[Object modeling scripts]
==========

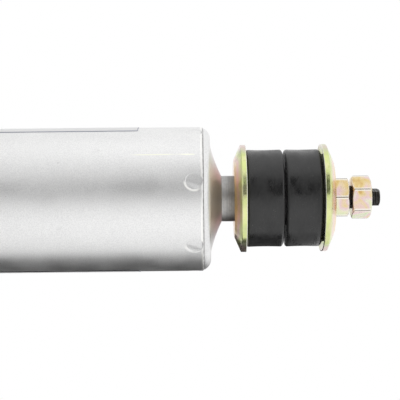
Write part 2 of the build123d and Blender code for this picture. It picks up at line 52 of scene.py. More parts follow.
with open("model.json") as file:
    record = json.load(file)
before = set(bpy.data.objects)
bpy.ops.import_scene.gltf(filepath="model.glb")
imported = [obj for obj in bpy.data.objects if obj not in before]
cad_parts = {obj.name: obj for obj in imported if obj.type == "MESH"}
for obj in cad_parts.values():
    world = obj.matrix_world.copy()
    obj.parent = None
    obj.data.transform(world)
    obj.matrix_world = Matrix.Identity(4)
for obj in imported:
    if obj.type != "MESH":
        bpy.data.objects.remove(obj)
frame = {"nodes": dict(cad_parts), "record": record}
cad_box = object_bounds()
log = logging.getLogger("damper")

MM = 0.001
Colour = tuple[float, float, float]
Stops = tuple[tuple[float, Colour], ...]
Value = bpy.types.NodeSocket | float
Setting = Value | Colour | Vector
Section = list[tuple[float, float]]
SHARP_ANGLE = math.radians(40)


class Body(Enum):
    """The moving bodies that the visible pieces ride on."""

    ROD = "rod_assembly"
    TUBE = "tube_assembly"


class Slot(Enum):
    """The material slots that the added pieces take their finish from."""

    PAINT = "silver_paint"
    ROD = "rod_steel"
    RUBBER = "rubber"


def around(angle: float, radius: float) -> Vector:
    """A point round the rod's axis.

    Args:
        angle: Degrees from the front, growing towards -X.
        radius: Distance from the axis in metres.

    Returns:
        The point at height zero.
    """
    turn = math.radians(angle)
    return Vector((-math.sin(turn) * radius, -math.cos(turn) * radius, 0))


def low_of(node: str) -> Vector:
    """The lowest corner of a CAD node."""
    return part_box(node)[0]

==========

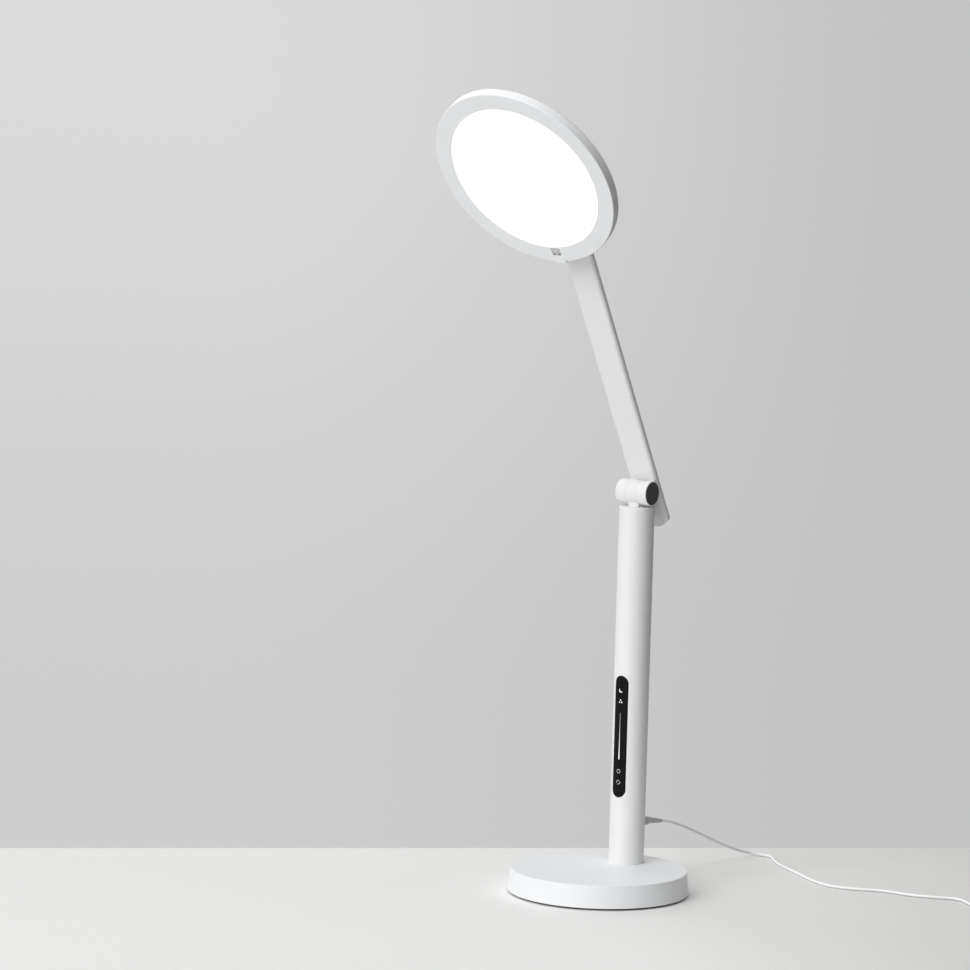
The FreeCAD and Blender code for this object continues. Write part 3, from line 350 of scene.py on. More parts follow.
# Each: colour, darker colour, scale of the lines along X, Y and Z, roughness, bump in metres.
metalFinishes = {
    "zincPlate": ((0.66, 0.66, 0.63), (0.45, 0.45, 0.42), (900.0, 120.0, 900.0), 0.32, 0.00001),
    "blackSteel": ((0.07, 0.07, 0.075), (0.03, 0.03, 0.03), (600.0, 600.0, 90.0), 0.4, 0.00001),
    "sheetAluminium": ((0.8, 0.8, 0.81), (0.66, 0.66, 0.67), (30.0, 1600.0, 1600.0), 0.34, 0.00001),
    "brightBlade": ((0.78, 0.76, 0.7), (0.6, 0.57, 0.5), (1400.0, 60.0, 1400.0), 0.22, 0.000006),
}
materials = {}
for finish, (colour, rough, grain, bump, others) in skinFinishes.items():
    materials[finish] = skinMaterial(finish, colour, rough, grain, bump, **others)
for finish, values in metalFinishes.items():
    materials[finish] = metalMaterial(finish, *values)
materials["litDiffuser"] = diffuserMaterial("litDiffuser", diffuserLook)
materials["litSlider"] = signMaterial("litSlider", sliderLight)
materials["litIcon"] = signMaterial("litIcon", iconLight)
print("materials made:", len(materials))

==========

=== Exercise ===
Starting at the line that contains "Write part 2" and stopping at the line that contains "imported = [obj", transcribe the lines exactly; both boundary lines are to be included.

=== Solution to this exercise ===
Write part 2 of the build123d and Blender code for this picture. It picks up at line 52 of scene.py. More parts follow.
with open("model.json") as file:
    record = json.load(file)
before = set(bpy.data.objects)
bpy.ops.import_scene.gltf(filepath="model.glb")
imported = [obj for obj in bpy.data.objects if obj not in before]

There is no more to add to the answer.